PARIS — After four weeks, four countries and hundreds of shows; after protests in Italy and the Olympics and the Oscars; after the emergence of the 1980s and shirtdresses and silver foil and argyle and ponchos as the ubiquitous trends; on the eve of International Women’s Day (which is either a cosmic coincidence or fate, depending on your point of view), the fashion season finally came to end in the Lefuel courtyard of the Louvre.
The internal square was built between 1854 and 1857, when it was used primarily as a passage for horses, and it had never been open to the public. But Louis Vuitton has a longstanding relationship with the museum, and it needed a big, open space for the show. So on Wednesday in the fashion world stumbled, only to discover what looked like the landing pad for a giant intergalactic spaceship at the end of the ramps that once led the animals into the stables. Now, they were a runway, down which came a parade of Starship Troopers in vestiges of the outfits of the French female bourgeoisie.
There’s a metaphor in there, if anyone cares to dig it up.

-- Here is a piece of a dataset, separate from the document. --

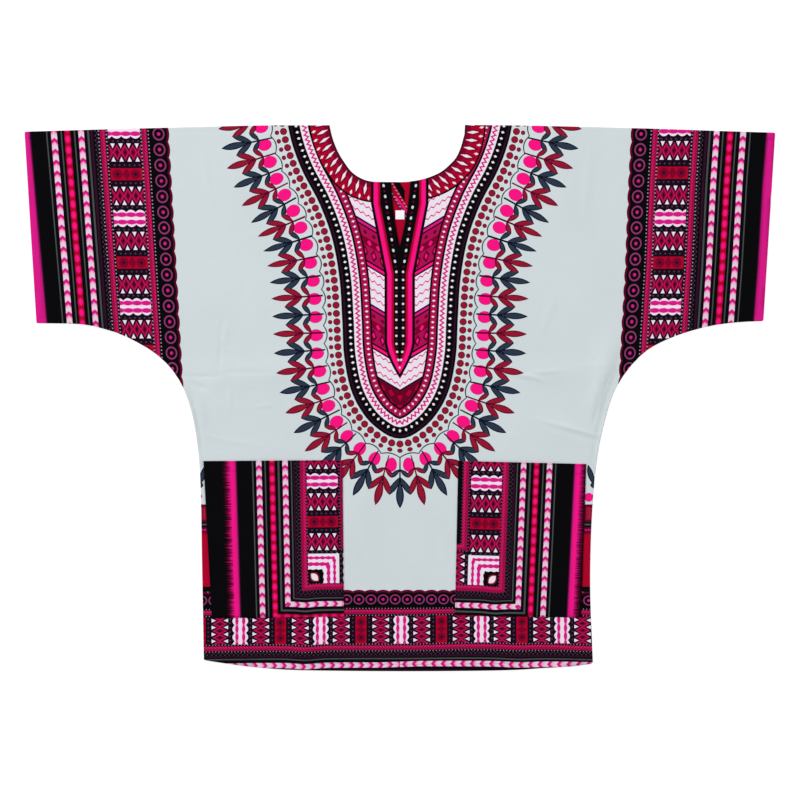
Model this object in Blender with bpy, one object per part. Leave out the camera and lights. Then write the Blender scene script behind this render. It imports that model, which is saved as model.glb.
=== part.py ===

But though backstage the designer Nicolas Ghesquière said he and his staff had countless conversations about #MeToo, this was not really #ThatToo. At least not beyond the fact that if we learned anything from this season, and designers working at this particular time, it is that all women’s wear should be by definition about #MeToo (about empowerment and a celebration of personal agency). And it should be an underlying presumption of the form, as opposed to an overlay.